By now, Moustakas is getting a reputation as one of Those Guys — the erstwhile role players who suddenly get as hot in October and rubber ghouls and candy corn. In both 2014 and 2015, he was crucial in the postseason for the Royals. He hit four homers for Kansas City in the 2014 postseason, including a pair in the World Series loss to San Francisco. A year later, he had eight RBI’s as the Royals stormed through the playoffs and beat the New York Mets for Kansas City’s first title in 30 years. He lost most of 2016 to a knee injury, but came back to hit 38 home runs in 2017. His contract made him so available that it was no wonder that Moustakas was an attractive bit of trade bait in the last offseason; the Yankees reportedly offered Todd Frazier for him last February. Kansas City waited out the trade deadline until the Brewers came up with a two-player package that rang the bell for them. And Moustakas was off to a young, talented team that needed someone with the kind of experience that Moustakas had, and the kind of postseason resume that’s made his MOOOOOOOOSE call a staple in the repertoire of the assembled noisy tetes de fromage at Miller Park.
“It’s fun,” Moustakas said after the second game. “I think the best thing about this team is that we’re having fun doing what we’re doing right now. We’re having fun coming to work every day. We come to compete every day and, ever since I’ve been here, we show up every single day. It doesn’t matter where we are or who we’re playing.
“This is the best part of baseball. October baseball is fun. To come out here and play before a packed crowd. The way they were coming out tonight was unbelievable. It’s just a lot of fun to come to work and play in October.”

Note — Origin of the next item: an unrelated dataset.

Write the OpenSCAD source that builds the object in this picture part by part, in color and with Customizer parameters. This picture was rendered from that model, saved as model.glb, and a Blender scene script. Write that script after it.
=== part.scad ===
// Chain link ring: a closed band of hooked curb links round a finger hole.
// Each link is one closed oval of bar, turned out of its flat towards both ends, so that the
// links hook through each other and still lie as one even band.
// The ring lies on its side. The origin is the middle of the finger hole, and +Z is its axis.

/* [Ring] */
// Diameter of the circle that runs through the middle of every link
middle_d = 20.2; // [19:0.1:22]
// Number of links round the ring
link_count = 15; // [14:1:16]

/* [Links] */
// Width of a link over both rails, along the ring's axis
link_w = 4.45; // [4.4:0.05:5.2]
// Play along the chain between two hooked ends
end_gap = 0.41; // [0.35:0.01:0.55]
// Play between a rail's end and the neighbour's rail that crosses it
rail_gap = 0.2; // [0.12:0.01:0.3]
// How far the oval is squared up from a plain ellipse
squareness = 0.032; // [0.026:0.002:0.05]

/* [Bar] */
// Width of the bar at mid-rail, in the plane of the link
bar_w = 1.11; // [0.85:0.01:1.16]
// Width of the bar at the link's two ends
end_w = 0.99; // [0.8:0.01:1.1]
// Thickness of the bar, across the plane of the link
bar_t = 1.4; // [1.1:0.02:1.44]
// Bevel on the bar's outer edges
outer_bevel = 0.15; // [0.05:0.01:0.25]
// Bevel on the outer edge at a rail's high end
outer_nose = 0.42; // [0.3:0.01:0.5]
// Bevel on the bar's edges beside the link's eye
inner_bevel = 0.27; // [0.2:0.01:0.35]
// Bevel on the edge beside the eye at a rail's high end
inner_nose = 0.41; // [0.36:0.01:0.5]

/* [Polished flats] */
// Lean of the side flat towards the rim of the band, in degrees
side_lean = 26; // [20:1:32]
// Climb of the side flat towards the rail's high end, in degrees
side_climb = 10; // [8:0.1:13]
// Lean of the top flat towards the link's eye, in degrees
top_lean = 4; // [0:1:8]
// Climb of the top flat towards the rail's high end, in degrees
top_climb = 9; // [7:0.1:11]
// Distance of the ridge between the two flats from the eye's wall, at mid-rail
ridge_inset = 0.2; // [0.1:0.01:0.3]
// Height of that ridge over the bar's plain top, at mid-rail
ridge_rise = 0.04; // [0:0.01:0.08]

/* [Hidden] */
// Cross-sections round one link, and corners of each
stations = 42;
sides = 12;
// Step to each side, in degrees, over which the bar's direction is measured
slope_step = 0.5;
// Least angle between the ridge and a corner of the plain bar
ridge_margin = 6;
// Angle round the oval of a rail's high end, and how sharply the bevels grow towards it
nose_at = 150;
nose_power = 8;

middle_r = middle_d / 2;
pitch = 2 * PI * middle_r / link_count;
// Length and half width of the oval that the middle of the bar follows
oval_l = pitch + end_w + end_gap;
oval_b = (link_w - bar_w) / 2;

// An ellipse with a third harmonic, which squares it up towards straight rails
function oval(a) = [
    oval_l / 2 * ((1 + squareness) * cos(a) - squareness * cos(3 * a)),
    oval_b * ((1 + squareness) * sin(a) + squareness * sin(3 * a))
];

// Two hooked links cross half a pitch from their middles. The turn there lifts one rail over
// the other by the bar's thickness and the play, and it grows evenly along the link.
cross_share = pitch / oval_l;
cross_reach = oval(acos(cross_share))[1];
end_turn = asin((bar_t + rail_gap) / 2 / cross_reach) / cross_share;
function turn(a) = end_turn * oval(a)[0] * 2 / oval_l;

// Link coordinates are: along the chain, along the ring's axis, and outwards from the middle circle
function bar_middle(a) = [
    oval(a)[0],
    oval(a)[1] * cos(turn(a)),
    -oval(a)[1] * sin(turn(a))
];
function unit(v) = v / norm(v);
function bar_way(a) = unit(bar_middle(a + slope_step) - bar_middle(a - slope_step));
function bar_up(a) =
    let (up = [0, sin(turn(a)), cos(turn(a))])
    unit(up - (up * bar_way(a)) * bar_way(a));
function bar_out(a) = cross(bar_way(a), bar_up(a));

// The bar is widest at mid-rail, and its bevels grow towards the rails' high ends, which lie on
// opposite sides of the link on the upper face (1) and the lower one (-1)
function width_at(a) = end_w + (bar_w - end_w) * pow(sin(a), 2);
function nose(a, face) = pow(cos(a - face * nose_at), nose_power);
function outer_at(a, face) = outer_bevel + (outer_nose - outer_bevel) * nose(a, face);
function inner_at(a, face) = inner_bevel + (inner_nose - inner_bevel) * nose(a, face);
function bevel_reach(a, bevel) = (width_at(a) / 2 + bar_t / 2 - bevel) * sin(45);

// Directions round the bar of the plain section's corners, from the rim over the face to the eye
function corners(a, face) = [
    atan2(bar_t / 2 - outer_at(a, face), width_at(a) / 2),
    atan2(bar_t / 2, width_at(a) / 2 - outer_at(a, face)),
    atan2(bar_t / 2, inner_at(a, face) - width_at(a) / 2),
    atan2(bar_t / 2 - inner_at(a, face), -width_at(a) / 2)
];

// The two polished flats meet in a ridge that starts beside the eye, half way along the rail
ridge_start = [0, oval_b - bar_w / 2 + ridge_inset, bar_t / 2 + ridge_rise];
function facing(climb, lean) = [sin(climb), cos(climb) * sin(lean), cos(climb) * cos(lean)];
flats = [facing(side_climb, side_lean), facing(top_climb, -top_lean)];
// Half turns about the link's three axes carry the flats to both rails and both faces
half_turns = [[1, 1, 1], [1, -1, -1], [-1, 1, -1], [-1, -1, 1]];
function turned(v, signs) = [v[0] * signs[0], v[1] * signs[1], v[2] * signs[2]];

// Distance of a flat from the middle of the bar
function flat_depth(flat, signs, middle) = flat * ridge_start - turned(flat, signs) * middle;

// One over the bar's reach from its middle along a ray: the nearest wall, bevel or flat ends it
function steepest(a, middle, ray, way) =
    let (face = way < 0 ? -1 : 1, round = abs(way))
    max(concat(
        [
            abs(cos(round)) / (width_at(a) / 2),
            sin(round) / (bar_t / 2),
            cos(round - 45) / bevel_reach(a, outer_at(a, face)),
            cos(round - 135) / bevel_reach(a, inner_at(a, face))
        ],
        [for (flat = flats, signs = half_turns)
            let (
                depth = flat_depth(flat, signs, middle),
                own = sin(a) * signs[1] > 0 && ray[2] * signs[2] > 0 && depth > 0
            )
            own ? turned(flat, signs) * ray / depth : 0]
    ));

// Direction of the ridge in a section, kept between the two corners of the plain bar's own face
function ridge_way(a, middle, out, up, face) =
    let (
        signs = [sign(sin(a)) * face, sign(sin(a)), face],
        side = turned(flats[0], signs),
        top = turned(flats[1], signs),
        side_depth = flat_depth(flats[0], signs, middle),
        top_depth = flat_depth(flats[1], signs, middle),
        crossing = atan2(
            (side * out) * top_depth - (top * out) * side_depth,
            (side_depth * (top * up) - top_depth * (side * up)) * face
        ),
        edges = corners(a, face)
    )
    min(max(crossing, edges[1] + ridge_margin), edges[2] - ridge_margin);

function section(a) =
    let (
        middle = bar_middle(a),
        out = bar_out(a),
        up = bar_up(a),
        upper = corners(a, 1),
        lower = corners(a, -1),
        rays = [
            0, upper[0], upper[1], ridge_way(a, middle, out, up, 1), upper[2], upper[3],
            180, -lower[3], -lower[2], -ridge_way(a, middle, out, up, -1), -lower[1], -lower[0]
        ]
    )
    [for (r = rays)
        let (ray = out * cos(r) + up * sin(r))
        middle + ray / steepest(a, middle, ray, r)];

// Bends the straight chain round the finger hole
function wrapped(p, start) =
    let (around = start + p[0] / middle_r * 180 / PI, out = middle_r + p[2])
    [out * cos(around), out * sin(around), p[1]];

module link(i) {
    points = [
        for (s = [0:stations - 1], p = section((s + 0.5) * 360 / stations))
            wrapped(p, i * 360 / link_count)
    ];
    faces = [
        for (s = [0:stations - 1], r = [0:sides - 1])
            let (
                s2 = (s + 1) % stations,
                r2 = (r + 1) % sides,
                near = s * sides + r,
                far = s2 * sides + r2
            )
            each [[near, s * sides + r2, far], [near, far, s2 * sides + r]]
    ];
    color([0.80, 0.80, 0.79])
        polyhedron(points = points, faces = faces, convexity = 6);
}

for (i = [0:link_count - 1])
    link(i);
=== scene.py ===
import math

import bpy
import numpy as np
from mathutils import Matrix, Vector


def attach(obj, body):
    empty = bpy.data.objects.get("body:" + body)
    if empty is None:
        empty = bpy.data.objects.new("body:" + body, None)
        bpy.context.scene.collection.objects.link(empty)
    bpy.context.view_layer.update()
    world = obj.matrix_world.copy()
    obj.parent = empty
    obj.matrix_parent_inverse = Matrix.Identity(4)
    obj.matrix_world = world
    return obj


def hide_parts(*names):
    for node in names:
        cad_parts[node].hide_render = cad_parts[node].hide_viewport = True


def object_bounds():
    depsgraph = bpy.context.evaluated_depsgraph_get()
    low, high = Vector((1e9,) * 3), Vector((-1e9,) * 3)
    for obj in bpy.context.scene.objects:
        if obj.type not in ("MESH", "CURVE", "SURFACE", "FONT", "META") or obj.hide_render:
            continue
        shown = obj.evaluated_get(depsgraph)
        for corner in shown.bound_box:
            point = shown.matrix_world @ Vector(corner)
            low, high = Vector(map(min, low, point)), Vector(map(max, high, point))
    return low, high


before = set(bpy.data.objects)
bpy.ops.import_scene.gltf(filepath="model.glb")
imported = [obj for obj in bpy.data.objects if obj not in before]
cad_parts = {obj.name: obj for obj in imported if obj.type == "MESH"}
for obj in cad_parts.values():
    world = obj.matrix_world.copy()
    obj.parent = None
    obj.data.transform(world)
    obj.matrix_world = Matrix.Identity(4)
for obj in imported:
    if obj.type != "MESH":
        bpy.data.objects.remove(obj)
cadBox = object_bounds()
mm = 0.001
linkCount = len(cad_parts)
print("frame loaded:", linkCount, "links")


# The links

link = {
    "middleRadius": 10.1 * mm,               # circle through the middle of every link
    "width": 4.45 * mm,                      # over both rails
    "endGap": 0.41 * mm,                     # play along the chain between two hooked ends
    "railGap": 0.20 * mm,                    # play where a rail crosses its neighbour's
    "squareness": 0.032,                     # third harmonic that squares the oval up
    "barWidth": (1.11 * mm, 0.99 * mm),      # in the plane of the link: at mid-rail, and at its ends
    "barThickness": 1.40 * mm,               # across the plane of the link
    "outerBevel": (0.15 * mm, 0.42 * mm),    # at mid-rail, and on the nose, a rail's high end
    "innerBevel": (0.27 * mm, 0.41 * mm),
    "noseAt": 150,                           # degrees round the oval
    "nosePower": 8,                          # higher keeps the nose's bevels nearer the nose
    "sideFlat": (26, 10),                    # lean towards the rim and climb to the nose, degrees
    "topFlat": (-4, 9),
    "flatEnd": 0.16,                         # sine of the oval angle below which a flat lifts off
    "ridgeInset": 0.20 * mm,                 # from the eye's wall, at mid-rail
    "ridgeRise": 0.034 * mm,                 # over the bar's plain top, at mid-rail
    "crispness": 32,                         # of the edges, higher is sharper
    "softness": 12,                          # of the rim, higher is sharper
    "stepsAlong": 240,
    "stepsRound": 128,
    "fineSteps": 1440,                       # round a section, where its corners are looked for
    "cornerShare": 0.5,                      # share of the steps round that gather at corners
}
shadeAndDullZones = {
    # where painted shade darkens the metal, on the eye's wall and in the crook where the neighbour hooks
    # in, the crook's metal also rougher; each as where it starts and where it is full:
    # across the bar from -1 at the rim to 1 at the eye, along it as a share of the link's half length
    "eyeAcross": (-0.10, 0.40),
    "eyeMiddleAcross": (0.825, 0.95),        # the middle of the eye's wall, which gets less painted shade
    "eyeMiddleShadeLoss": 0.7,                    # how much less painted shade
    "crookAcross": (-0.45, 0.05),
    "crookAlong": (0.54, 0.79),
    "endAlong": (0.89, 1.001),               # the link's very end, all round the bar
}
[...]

As if to emphasize what Moustakas was saying, back in June, before the trade to Milwaukee ever happened, Neil Payne of Nate Silver’s 538 website pointed out at length how similar to the 2015 Royals the 2018 Brewers seemed to be, citing Milwaukee’s strong bullpen and its solid defensive metrics.
One of 2018’s top teams is taking a page out of K.C.’s championship playbook anyway. It isn’t just that the Milwaukee Brewers share the same centerfielder with those Royals — although another All-Star caliber season from Lorenzo Cain hasn’t exactly hurt the comparison. The Brewers are also leading the NL Central with a strikingly similar combination of fielding, relief pitching and clever base running, even as the advanced metrics remain skeptical. (Sound familiar, Royals fans?) All that’s left is for postseason history to repeat — assuming Kansas City’s winning formula still works in a game that looks very different than it did just a few seasons ago.

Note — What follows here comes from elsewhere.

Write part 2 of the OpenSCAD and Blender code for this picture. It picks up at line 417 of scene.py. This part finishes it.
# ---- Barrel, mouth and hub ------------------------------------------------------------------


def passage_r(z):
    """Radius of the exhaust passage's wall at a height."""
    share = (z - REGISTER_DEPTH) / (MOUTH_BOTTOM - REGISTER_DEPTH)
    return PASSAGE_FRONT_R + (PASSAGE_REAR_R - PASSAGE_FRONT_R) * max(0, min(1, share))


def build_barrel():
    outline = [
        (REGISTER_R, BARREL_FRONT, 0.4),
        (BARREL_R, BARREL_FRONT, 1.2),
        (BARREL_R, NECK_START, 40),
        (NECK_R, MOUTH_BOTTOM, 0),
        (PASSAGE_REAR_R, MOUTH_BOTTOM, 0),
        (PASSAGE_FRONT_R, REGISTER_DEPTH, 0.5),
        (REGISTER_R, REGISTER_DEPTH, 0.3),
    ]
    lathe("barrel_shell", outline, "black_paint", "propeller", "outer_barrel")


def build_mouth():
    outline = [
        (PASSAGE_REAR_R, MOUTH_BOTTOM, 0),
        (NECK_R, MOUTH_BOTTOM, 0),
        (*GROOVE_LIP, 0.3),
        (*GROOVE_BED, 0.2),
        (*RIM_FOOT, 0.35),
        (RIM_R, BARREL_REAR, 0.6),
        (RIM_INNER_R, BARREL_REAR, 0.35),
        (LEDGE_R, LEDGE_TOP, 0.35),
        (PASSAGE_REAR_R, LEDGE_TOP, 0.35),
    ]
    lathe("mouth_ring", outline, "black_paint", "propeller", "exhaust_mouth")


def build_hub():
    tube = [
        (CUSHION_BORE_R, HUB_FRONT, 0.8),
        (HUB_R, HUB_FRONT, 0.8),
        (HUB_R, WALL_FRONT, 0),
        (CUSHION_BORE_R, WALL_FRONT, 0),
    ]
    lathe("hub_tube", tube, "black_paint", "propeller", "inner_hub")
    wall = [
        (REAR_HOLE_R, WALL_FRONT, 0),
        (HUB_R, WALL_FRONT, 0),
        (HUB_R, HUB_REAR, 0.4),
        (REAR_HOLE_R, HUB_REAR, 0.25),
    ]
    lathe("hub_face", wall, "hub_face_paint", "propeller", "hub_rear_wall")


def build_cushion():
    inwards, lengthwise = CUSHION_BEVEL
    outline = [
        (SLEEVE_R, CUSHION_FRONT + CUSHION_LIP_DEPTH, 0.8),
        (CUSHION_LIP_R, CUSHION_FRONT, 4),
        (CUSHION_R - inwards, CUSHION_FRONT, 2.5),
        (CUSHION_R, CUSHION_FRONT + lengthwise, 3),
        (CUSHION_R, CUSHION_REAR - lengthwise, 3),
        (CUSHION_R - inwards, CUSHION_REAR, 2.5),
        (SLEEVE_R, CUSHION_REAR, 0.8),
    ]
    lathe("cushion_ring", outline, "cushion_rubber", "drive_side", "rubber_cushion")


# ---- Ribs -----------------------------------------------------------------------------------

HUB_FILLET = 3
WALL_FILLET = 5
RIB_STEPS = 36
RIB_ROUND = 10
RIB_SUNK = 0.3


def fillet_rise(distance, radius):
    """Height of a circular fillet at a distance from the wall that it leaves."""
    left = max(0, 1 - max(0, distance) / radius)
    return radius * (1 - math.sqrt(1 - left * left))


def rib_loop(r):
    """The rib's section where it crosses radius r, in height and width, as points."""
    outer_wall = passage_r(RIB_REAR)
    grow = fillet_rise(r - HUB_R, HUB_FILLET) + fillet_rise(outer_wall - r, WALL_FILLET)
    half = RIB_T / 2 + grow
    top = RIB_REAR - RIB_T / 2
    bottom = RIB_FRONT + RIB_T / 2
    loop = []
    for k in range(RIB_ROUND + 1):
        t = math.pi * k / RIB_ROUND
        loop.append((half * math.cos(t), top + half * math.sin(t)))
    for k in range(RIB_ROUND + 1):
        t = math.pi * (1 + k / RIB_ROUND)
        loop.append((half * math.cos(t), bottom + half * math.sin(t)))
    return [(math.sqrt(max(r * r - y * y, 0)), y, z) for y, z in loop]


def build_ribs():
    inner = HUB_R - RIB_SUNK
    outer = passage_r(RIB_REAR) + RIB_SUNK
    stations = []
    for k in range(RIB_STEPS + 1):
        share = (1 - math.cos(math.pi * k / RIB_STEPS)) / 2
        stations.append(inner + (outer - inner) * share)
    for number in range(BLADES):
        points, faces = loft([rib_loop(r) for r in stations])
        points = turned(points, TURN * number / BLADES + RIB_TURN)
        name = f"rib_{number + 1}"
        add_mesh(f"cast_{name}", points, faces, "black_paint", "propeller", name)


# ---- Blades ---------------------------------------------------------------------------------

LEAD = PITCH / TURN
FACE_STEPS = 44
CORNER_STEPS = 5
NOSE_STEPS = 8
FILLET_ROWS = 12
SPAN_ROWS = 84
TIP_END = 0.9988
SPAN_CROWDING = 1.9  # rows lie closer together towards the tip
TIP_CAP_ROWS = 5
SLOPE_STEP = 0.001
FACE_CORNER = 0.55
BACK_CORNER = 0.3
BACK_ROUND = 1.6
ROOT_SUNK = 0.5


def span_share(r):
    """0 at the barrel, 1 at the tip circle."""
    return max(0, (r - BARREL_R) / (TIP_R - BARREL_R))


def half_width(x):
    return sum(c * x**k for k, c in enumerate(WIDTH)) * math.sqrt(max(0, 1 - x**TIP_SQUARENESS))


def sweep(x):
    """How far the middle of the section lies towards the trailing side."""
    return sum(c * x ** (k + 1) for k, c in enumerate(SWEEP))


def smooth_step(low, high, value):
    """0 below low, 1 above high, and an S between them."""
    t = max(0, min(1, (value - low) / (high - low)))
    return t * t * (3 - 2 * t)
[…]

It also helped that the Brewers surprised everybody last season, winning 86 games, which was about 15-20 more than their predicted preseason total. Over the winter, they picked up Christian Yelich and Lorenzo Cain, and they proved more than capable of building on the surprise season of 2017, but it hasn’t come easily.
Milwaukee has been playing baseball in a kind of playoff context ever since Labor Day, when they were five games behind the Cubs in the division. They beat the Cubs that day, 4-3 but, with their offense nearly petrified, they were still three-and-a-half back on September 19, when they lost to Cincinnati. However, over the rest of the month, the Brewers righted themselves. They finished up by winning 10 of their last 13, and averaging nearly seven runs a game. That won them a 163rd regular-season game against Chicago, whom they beat, 3-1, which gave them a running start into the first two NLDS games at home.
The team was built as an intriguing mixture of draft choices, free-agent signings, and trades like the one that brought Moustakas to town. When the chop shop that is the Florida Marlins was conducting one of their semi-annual fire sales, the Brewers stepped up last January and traded for Christian Yelich, who is only an MVP candidate this season. Yelich is in many ways Moustakas’s exact opposite, especially when it comes to postseason experience. Laboring in Miami, for a franchise that operates in much the same way as an elaborate money-laundering enterprise does, Yelich heard of the playoffs only as a vague rumor of baseball that might as well be played on Neptune.
“We’ve been playing a lot of big games down the stretch,” Yelich said after the first game of the series. “This place was packed for the last homestead of the year. You’re just trying to slow it down.
“Obviously, you have the nervous energy before that first pitch in the first inning and, after that, it’s back to baseball. You’re just trying to slow everything down and not let the moment consume you. You’re just trying to focus on what you have to do. You’ve got to realize that it’s the same game. Obviously, it’s higher stakes. There’s more eyes watching. The atmosphere is a little crazier but, at the end of the day, you’re trying to remind yourself and trying to focus on being in the moment, being in the present, and not getting consumed with everything around you.”
The difference between the two was made clear and stark by Moustakas’s reaction to hitting his walkout single in the first game. “Being in the postseason a couple of years back really helped, “ he said. “It was an awesome atmosphere in there so the adrenaline was running high. And, like Yelly said, you’re just trying not to do too much, just trying to put the barrel of the bat to the ball.”
And, after his crucial RBI in the second game, Moustakas spoke even more about how important his experiences in Kansas City have been to his performance in Milwaukee. “Obviously, those last couple weeks were a lot of fun and they might have prepared us a little bit more for the postseason. It’s always nice to be able to win the division by 30 games, but this is a strong division. Being able to play that 163rd game and win, that was huge for us. That gave us some exposure to what’s coming.”
Off they go to the high country with what the usual cliche would call a “commanding” 2-0 lead in a best-of-five series — a talented, if somewhat motley Brew Crew that started playing postseason baseball before the regular season was over, and bringing joy to every tete de fromage on the shores of the big lake.